● **What is asked**: Every line below is to be quoted exactly, with nothing added or dropped.

● **Data provided**:
Start
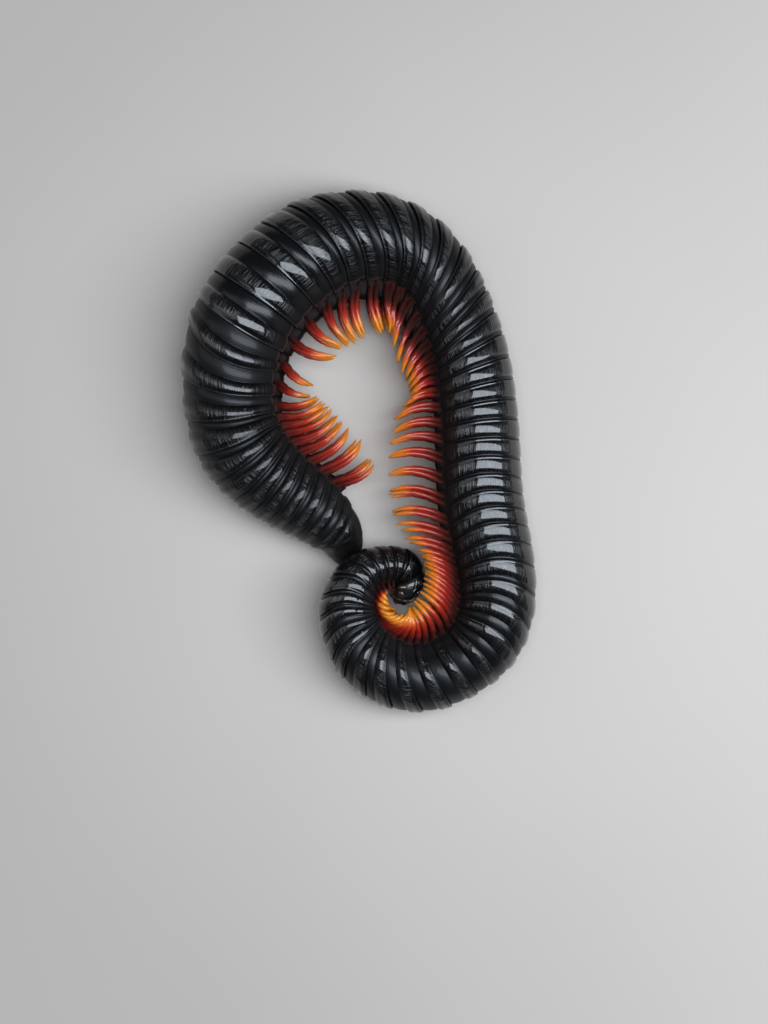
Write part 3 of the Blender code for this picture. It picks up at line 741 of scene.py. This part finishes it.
def bent_ring(blank, ring, draw):
    """Copy of the ring blank bent on to its place."""
    number, rear, front, plate = ring
    shape = points_of(blank)
    along = shape[:, 2]
    tuck = TUCK * min(1.0, (front - rear) / 2.0)
    if number == RINGS:
        tuck *= LAST_TUCK
    depth = min(RECESS, 0.8 * plate)
    stations = np.interp(along, [-1.0, 0.0, 1.0, 2.0, 3.0],
                         [rear + depth, rear, rear + plate, front, front + tuck])
    doming = 4.0 * table(RING_DOME, rear)
    dome = doming * (np.clip(along, 0.0, 1.0) - DOME_TOP) ** 2 * (along <= 1.0)
    sunk = doming * (1.0 - DOME_TOP) ** 2 * (along > 1.0)
    grow = 1.0 + draw.uniform(-RING_VARIES, RING_VARIES) - dome - sunk
    points = body.wrap(stations, shape[:, 0] * grow, shape[:, 1] * grow)
    return copy_of(blank, "ring", points, shell=shell_values(shape, number, np.clip(along, 0.0, 3.0)))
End
● **Worked answer**:
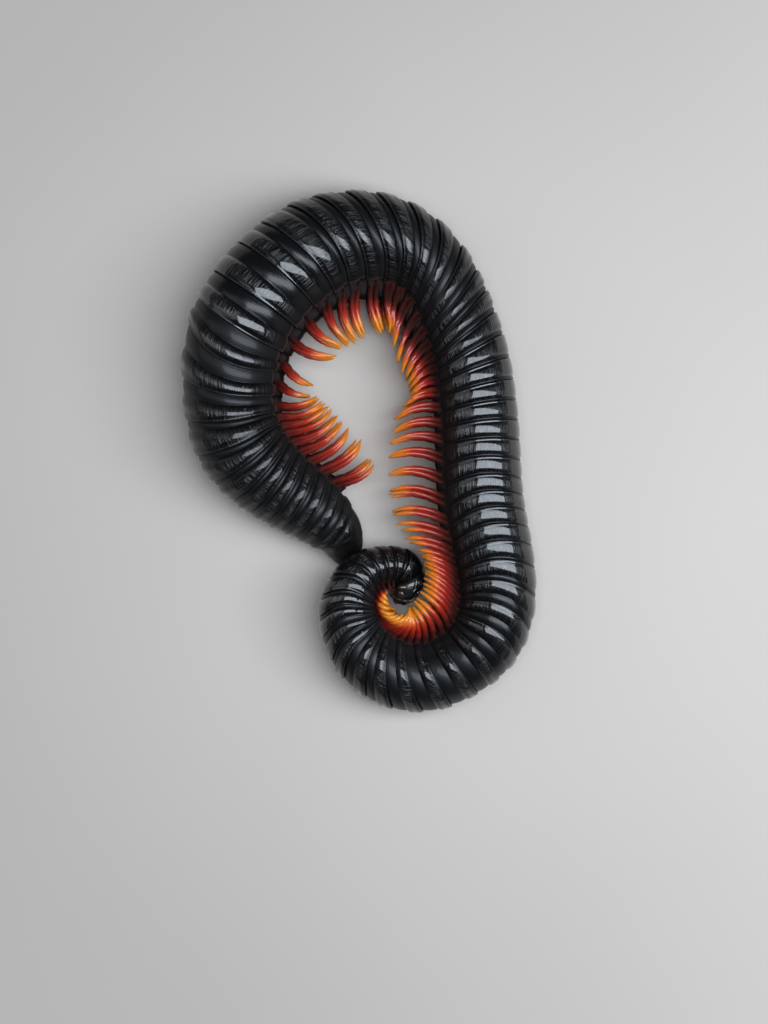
Write part 3 of the Blender code for this picture. It picks up at line 741 of scene.py. This part finishes it.
def bent_ring(blank, ring, draw):
    """Copy of the ring blank bent on to its place."""
    number, rear, front, plate = ring
    shape = points_of(blank)
    along = shape[:, 2]
    tuck = TUCK * min(1.0, (front - rear) / 2.0)
    if number == RINGS:
        tuck *= LAST_TUCK
    depth = min(RECESS, 0.8 * plate)
    stations = np.interp(along, [-1.0, 0.0, 1.0, 2.0, 3.0],
                         [rear + depth, rear, rear + plate, front, front + tuck])
    doming = 4.0 * table(RING_DOME, rear)
    dome = doming * (np.clip(along, 0.0, 1.0) - DOME_TOP) ** 2 * (along <= 1.0)
    sunk = doming * (1.0 - DOME_TOP) ** 2 * (along > 1.0)
    grow = 1.0 + draw.uniform(-RING_VARIES, RING_VARIES) - dome - sunk
    points = body.wrap(stations, shape[:, 0] * grow, shape[:, 1] * grow)
    return copy_of(blank, "ring", points, shell=shell_values(shape, number, np.clip(along, 0.0, 3.0)))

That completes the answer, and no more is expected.